Monday, December 27, 2021

Review: Burnt Out

Title: Burnt Out

Author: Victoria Brookman

Publisher: 5th January 2021 by HarperCollins Publishers Australia

Pages: 352 pages

How I Read It: ARC book

Genre: contemporary

My Rating: 4.5 crowns


Synopsis:


How do you start again when your life is a smoking ruin?


She lost everything in a bushfire and became the celebrity face of climate change. But is fame and living with a billionaire all it's cracked up to be? A warm and witty story for our times.


'Here's to rising from the ashes ...'


Calida Lyons is having a very bad week. She's long past deadline for her still unwritten second novel; her husband has just left her; and her Blue Mountains community is being threatened by bushfires. Just as she hits rock bottom, she's forced to shelter with neighbours while a fire incinerates everything she owns.


Devastated and emotional in front of news cameras, Cali delivers a blistering, unfiltered rebuke to the nation's rich to do something.


Her rant goes viral, and she quickly becomes the latest celebrity face of the climate movement. Soon she's offered a harbourside refuge by handsome tech billionaire Arlo Richard, her publisher is delighted with the new novel she's writing, and she's the darling of high society.


But things aren't as they seem. It's all built on lies, and Cali's pretty sure that the precarious house of cards she's built is about to come tumbling down.


My Thoughts


" … things have been quite hectic. I’m actually just evacuating. Right now.’ 

‘’Evacuating? Oh pet, you poor thing. Are you all right?’ 

‘Well, this is the third time in the past six weeks, so I don't really know what to think anymore ...’ 

'Of course, of course. I don’t know how you put up with the trauma of it all.’



From the turn of the first page, Burnt Out captures your attention and keeps a tight grip. Anyone who has lived through bushfires (particularly Australia’s catastrophic Black Summer fires of 2019-2020) cannot help but become immersed in the opening chapters of Victoria’s book. As the sky alights and smoke makes breathing near impossible, Victoria takes you to that moment in time when fire erupts all around. Scary, confronting and unforgettable.

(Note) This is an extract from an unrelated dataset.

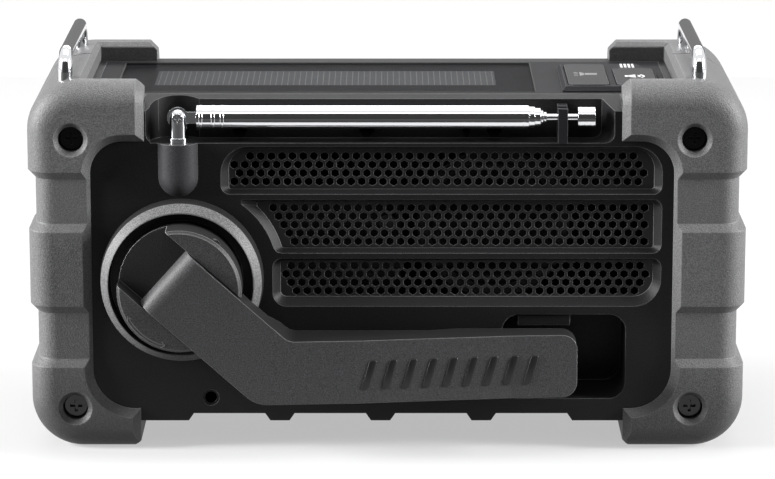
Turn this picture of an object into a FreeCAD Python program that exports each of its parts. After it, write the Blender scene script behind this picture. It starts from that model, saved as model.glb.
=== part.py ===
import FreeCAD, Part
import math
import os
import re
import Sketcher

# Portable digital radio with a folding hand crank, a lifting telescopic antenna and a solar top.
# X runs to the right and Z up as one looks at the crank side, Y runs into the radio.
# The origin is on the ground under the middle of the whole radio.

# Driving sizes in millimetres, angles in degrees
SIZES = {
    # how far a cutting shape runs past the face it opens, and across the crank
    "overshoot": 1.0,
    "crank_span": 30.0,
    # whole radio
    "overall_width": 210.0,
    "overall_height": 109.9,
    "depth_behind_face": 80.0,
    "crank_reach": 19.0,
    # housing
    "bumper_side": 5.5,
    "housing_bottom": 8.3,
    "bumper_top": 5.7,
    "split_depth": 38.0,
    "rear_bumper_proud": 8.0,
    "wall": 2.4,
    "housing_corner": 9.0,
    "notch_depth": 2.2,
    "notch_width": 25.4,
    "notch_pitch": 29.7,
    "notch_first": -46.6,
    "notch_count": 4,
    "notch_slope": 2.2,
    "top_slope_drop": 0.9,
    # rubber bumpers
    "bumper_proud": 2.6,
    "left_frame_width": 18.5,
    "right_frame_width": 21.6,
    "left_arm_reach": 34.3,
    "right_arm_reach": 36.9,
    "left_foot_reach": 32.3,
    "right_foot_reach": 35.6,
    "bottom_arm_top": 12.1,
    "top_arm_height": 17.7,
    "outer_corner": 15.0,
    "low_inner_corner": 12.0,
    "high_inner_corner": 9.5,
    "bumper_bevel": 2.4,
    "bumper_edge_round": 7.0,
    "tip_bevel": 2.3,
    "front_arm_depth": 6.0,
    "rear_arm_depth": 12.0,
    "gap_inset": 1.7,
    "gap_bevel": 1.5,
    "gap_corner": 1.0,
    "seam_depth": 47.4,
    "seam_width": 1.4,
    "seam_sink": 0.5,
    "recess_depth": 2.2,
    "recess_dip": 1.4,
    "upper_recess_height": 13.2,
    "upper_recess_drop": 28.8,
    "lower_recess_low": 27.3,
    "lower_recess_high": 41.1,
    "recess_ramp": 4.6,
    # bumper screws
    "screw_inset": 13.1,
    "right_screw_inset": 15.9,
    "low_screw_height": 12.6,
    "high_screw_inset": 16.9,
    "countersink_radius": 5.0,
    "screw_hole_radius": 3.7,
    "screw_head_radius": 3.3,
    "screw_head_height": 2.0,
    "screw_shank_radius": 1.4,
    "screw_length": 12.0,
    "screw_seat_depth": 3.0,
    "screw_boss_radius": 5.5,
    "screw_boss_length": 20.0,
    "screw_socket": 1.2,
    "cross_half_length": 1.8,
    "cross_half_width": 0.45,
    # strap bars
    "strap_left_inset": 11.3,
    "strap_right_inset": 14.35,
    "strap_front_depth": 6.4,
    "strap_rear_inset": 4.0,
    "strap_rise": 8.8,
    "strap_bar_radius": 2.05,
    "strap_bend": 5.0,
    "strap_seat": 10.0,
    # crank
    "crank_inset": 39.4,
    "crank_rise": 23.9,
    "crank_angle": 41.8,
    "bezel_wall": 1.4,
    "bezel_taper": 0.45,
    "bezel_band_height": 5.5,
    "bezel_height": 8.5,
    "bezel_foot_height": 1.2,
    "bezel_gap": 0.3,
    "drum_lip": 2.8,
    "drum_flange_top": 3.0,
    "drum_radius": 18.0,
    "drum_below_arm": 1.4,
    "drum_back": 4.0,
    "drum_bevel": 0.8,
    "slot_rise": 0.4,
    "arm_width": 20.4,
    "arm_gap": 0.35,
    "hinge_offset": 1.3,
    "hinge_pin_radius": 1.25,
    "pin_inset": 1.2,
    "running_gap": 0.05,
    "arm_floor_gap": 0.3,
    "arm_rim_radius": 4.9,
    "arm_outer_bend": 9.0,
    "arm_inner_bend": 5.0,
    "arm_rim_near": 4.4,
    "arm_rim_far": 2.0,
    "arm_rim_ramp": 8.0,
    "arm_hub_ramp": 5.0,
    "arm_step_gap": 0.8,
    "arm_far_length": 42.8,
    "pocket_below": 12.4,
    "handle_height": 18.7,
    "arm_end_gap": 14.6,
    "arm_end_proud": 10.0,
    "arm_grip_proud": 11.2,
    "arm_grip_length": 19.3,
    "arm_elbow_drop": 1.8,
    "arm_elbow_reach": 51.1,
    "arm_corner": 4.4,
    "arm_sharp_corner": 0.3,
    # fold-out crank knob
    "knob_pin_inset": 4.7,
    "knob_radius": 2.9,
    "knob_start": 3.2,
    "knob_reach": 16.6,
    "knob_axle_radius": 1.2,
    "knob_pin_radius": 0.9,
    "knob_channel_gap": 0.35,
    "knob_eye_gap": 0.25,
    "knob_disc": 0.8,
    # crank pocket
    "pocket_width": 36.3,
    "pocket_inset": 29.6,
    "pocket_lift": 6.7,
    "pocket_above": 13.1,
    "pocket_depth": 22.0,
    "pocket_corner": 5.0,
    "pocket_wall": 1.6,
    "catch_inset": 4.7,
    "catch_width": 15.3,
    "catch_drop": 3.4,
    "catch_start": 0.6,
    "catch_depth": 17.0,
    # gear train
    "gear_module": 0.75,
    "tooth_root": 1.25,
    "tooth_tip": 0.85,
    "tooth_root_width": 0.56,
    "tooth_tip_width": 0.22,
    "drive_teeth": 56,
    "idler_pinion_teeth": 14,
    "idler_wheel_teeth": 48,
    "rotor_teeth": 12,
    "drive_gear_gap": 3.0,
    "drive_gear_width": 4.0,
    "idler_wheel_gap": 1.0,
    "idler_wheel_width": 3.0,
    "crank_shaft_radius": 3.0,
    "idler_shaft_radius": 1.5,
    "rotor_shaft_radius": 1.0,
    "front_plate_depth": 10.0,
    "rear_plate_gap": 2.0,
    "gear_plate_thickness": 2.0,
    "gear_plate_reach": 27.9,
    "gear_plate_margin": 2.35,
    "gear_plate_half_height": 20.0,
    "plate_post_radius": 2.4,
    "plate_post_inset": 4.0,
    "dynamo_radius": 13.0,
    "dynamo_length": 14.0,
    "dynamo_wall": 1.4,
    "rotor_gap": 0.6,
    "gear_overlap": 0.5,
    # telescopic antenna
    "antenna_inset": 9.3,
    "antenna_lift_height": 7.2,
    "antenna_depth": 2.2,
    "mast_radius": 3.5,
    "mast_start": 5.5,
    "rod_reach": 14.3,
    "mast_count": 3,
    "section_step": 1.7,
    "plug_length": 4.0,
    "rod_guide_length": 8.0,
    "section_wall": 0.34,
    "section_gap": 0.05,
    "rod_radius": 1.0,
    "tip_gap": 5.6,
    "cap_radius": 3.0,
    "cap_length": 5.0,
    "ear_gap": 0.3,
    "knuckle_thickness": 1.6,
    "knuckle_radius": 3.1,
    "tang_half_height": 1.7,
    "post_radius": 2.6,
    "post_flange_radius": 3.1,
    "post_flange_height": 1.3,
    "antenna_pin_radius": 1.0,
    "antenna_head_radius": 1.5,
    "antenna_head_height": 0.35,
    "antenna_head_sink": 0.55,
    "head_slot_half_length": 1.0,
    "head_slot_half_width": 0.18,
    "head_slot_depth": 0.4,
    # antenna trough and its boss
    "trough_left_gap": 0.5,
    "trough_right_gap": 2.2,
    "trough_height": 12.5,
    "trough_depth": 8.0,
    "trough_wall": 1.4,
    "trough_ramp": 3.3,
    "trough_corner": 2.6,
    "boss_radius": 6.1,
    "boss_gap": 0.3,
    "swivel_clear_radius": 8.3,
    "clip_inset": 4.4,
    "clip_width": 2.8,
    "clip_rise": 3.0,
    "clip_prong": 1.5,
    "clip_front_proud": 0.9,
    "clip_gap": 0.5,
    # grille bands
    "band_right_gap": 3.4,
    "band_side_inset": 2.3,
    "band_edge_inset": 1.15,
    "band_foot_inset": 2.6,
    "band_one_inset": 11.6,
    "band_one_height": 14.1,
    "band_top_gap": 1.1,
    "band_two_gap": 4.4,
    "band_rib": 1.6,
    "band_three_gap": 2.6,
    "band_foot_gap": 2.4,
    "band_three_height": 14.4,
    "band_big_corner": 8.0,
    "band_small_corner": 2.6,
    "band_corner_share": 0.8,
    "band_foot_corner": 4.0,
    "band_bulge_share": 0.9,
    "band_point_corner": 0.6,
    "band_point_drop": 1.3,
    "grille_thickness": 1.2,
    "grille_lap": 1.5,
    "grille_right_lap": 2.5,
    "grille_foot_lap": 0.4,
    "grille_top_gap": 0.2,
    "grille_crank_gap": 2.0,
    "mesh_pitch": 3.1,
    "mesh_row_pitch": 2.52,
    "mesh_hole": 1.3,
    "mesh_rim": 0.2,
    # speaker
    "speaker_gap": 4.7,
    "speaker_lift": 0.2,
    "speaker_edge_gap": 1.8,
    "speaker_flange": 1.6,
    "speaker_depth": 12.0,
    "magnet_radius": 13.0,
    "magnet_depth": 8.0,
    "cone_inset": 4.3,
    "cone_seat": 0.6,
    "cone_thickness": 0.7,
    "surround_width": 3.0,
    "surround_height": 0.9,
    "surround_crest": 0.2,
    "cap_depth": 2.2,
    "coil_depth": 9.0,
    "voice_coil_radius": 4.0,
    "coil_gap": 0.4,
    "pole_length": 2.5,
    "basket_wall": 1.0,
    # top panel, solar cells and keypad
    "panel_front": 11.3,
    "panel_rear_gap": 1.5,
    "panel_side_gap": 0.5,
    "panel_thickness": 2.4,
    "solar_left_inset": 6.0,
    "solar_key_gap": 9.8,
    "solar_front_inset": 2.6,
    "solar_rear_inset": 2.7,
    "glass_thickness": 0.8,
    "cell_thickness": 0.6,
    "cell_left_inset": 10.8,
    "cell_right_inset": 11.3,
    "cell_front_inset": 16.0,
    "cell_rear_inset": 10.0,
    "key_rise": 1.9,
    "key_travel": 0.6,
    "key_gap": 0.25,
    "key_flange_gap": 0.3,
    "key_flange_thickness": 1.0,
    "key_flange_reach": 0.9,
    "key_stop_gap": 0.5,
    "key_board_thickness": 1.2,
    "key_board_margin": 4.0,
    "key_board_edge": 0.8,
    "key_post_radius": 1.5,
    "key_post_inset": 1.8,
    "frame_rise": 1.6,
    "frame_bevel": 1.1,
    "frame_margin": 2.0,
    "frame_edge": 1.6,
    "frame_cut_width": 5.0,
    "frame_cut_length": 6.0,
    "torch_key_width": 12.0,
    "key_spacing": 2.2,
    "key_front_inset": 4.7,
    "torch_key_rear_inset": 15.5,
    "call_key_width": 12.0,
    "call_key_inset": 3.4,
    "call_key_rear_inset": 22.5,
    "lamp_inset": 2.85,
    "lamp_count": 4,
    "lamp_width": 0.65,
    "lamp_pitch": 1.15,
    "lamp_rise": 1.8,
    "lamp_gap": 2.0,
    "lamp_length": 6.0,
    "key_corner": 2.5,
    # display side
    "window_inset": 35.5,
    "window_width": 68.0,
    "window_height": 38.0,
    "window_drop": 17.5,
    "window_thickness": 1.2,
    "window_corner": 3.0,
    "display_thickness": 4.5,
    "display_inset": 4.0,
    "display_foot_radius": 1.6,
    "small_key_width": 10.0,
    "small_key_height": 6.6,
    "small_key_pitch": 14.4,
    "small_key_inset": 5.2,
    "small_key_drop": 15.0,
    "small_key_proud": 1.6,
    "small_key_travel": 0.7,
    "small_key_stem": 4.0,
    "switch_height": 3.5,
    "switch_width": 6.0,
    "dial_inset": 51.5,
    "dial_lift": 12.0,
    "dial_radius": 17.0,
    "dial_proud": 7.0,
    "dial_shaft_radius": 3.0,
    "dial_bushing_radius": 4.5,
    "dial_gap": 0.3,
    "dial_skirt": 0.8,
    "dimple_offset": 9.4,
    "dimple_radius": 3.4,
    "dimple_depth": 0.8,
    "encoder_width": 13.0,
    "encoder_height": 7.0,
    "encoder_floor": 1.0,
    # boards and battery
    "board_setback": 16.0,
    "board_thickness": 1.6,
    "board_left_inset": 15.5,
    "board_right_inset": 17.5,
    "board_low_gap": 7.4,
    "board_high_gap": 9.5,
    "board_post_radius": 3.0,
    "board_post_inset": 5.0,
    "cell_body_radius": 9.0,
    "cell_body_length": 65.0,
    "cell_tip_radius": 3.0,
    "cell_tip_length": 1.0,
    "holder_gap": 1.0,
    "holder_wall": 1.5,
    "holder_lip": 1.0,
    # small sockets and lamp
    "jack_reach": 8.1,
    "jack_lift": 2.4,
    "jack_hole_radius": 2.35,
    "jack_bore_radius": 1.75,
    "jack_length": 12.0,
    "jack_inset": 0.4,
    "jack_end": 1.0,
    "jack_body_radius": 2.9,
    "cover_low": 30.0,
    "cover_high": 71.0,
    "cover_front": 22.0,
    "cover_rear": 58.0,
    "cover_thickness": 1.6,
    "cover_gap": 0.35,
    "cover_lip": 0.8,
    "cover_lip_height": 3.0,
    "cover_pin_end": 2.0,
    "cover_hinge_radius": 1.1,
    "cover_pin_radius": 0.6,
    "cover_standoff": 2.2,
    "socket_width": 9.4,
    "socket_height": 3.6,
    "socket_body": 8.0,
    "socket_wall": 0.4,
    "socket_inset": 12.0,
    "socket_count": 2,
    "socket_pitch": 16.0,
    "torch_z": 52.0,
    "torch_setback": 18.0,
    "torch_radius": 10.0,
    "torch_rim": 2.0,
    "torch_foot_radius": 3.5,
    "torch_wall": 1.0,
    "lamp_radius": 1.5,
    "torch_reflector_length": 12.0,
}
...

The fallout from these catastrophic fires is felt across many levels. Burnt Out is multidimensional and cleverly crafted as Victoria breaks down for readers how Australian’s are confronting a number of issues. First up, and a logical follow on from the opening chapters, is climate change and global warming. Victoria offers viewpoints from social media, to government, to the rich and powerful and it's all done so engagingly without the reader drowning in the politics of it all. 


‘Once upon a time, it felt like having political opinions had been her entire identity. 

But at some point, she’d taken that identity off, like a coat carefully hung on a hook by the door and never worn again. It had never been her plan. It had just happened like that.’


However, there is much more to this tale than meets the eye. Yes, it’s about the environment and exploitation, truth versus fallacy in what the public is told. Yet, running parallel to this overarching story, is that of a woman who lost everything - literally and figuratively - on that eventful day. Victoria gives her readers a contemporary tale about a woman who is facing a crisis on many fronts (pardon the fire pun) from her relationship to her career. 


‘I don’t know ... I feel like I get up there and say all the stuff people want to hear, and then I go home to the same old me: scared, anxious, alone and fully expecting my star to wane, for it all to be over soon.’


At its heart, this is a story of a young woman who, having lost everything, didn’t know where to turn or who to trust. Yet through her passion she begins to remove the untruths to discover her own truth and make her own way in life. It’s about how people can make decisions that can have a positive impact by just being themselves. At times Cali is hard to like and cheer for but that just demonstrates her humanness I guess. 


Congratulations Victoria on a splendid debut that is sure to generate much discussion. It’s contemporary, it's current and it offers readers much food for thought on issues, both broad and personal, that affect us all. 







This review is based on a complimentary copy from the publisher in exchange for an honest review. Opinions expressed in this review are completely my own. The quoted material may have changed in the final release.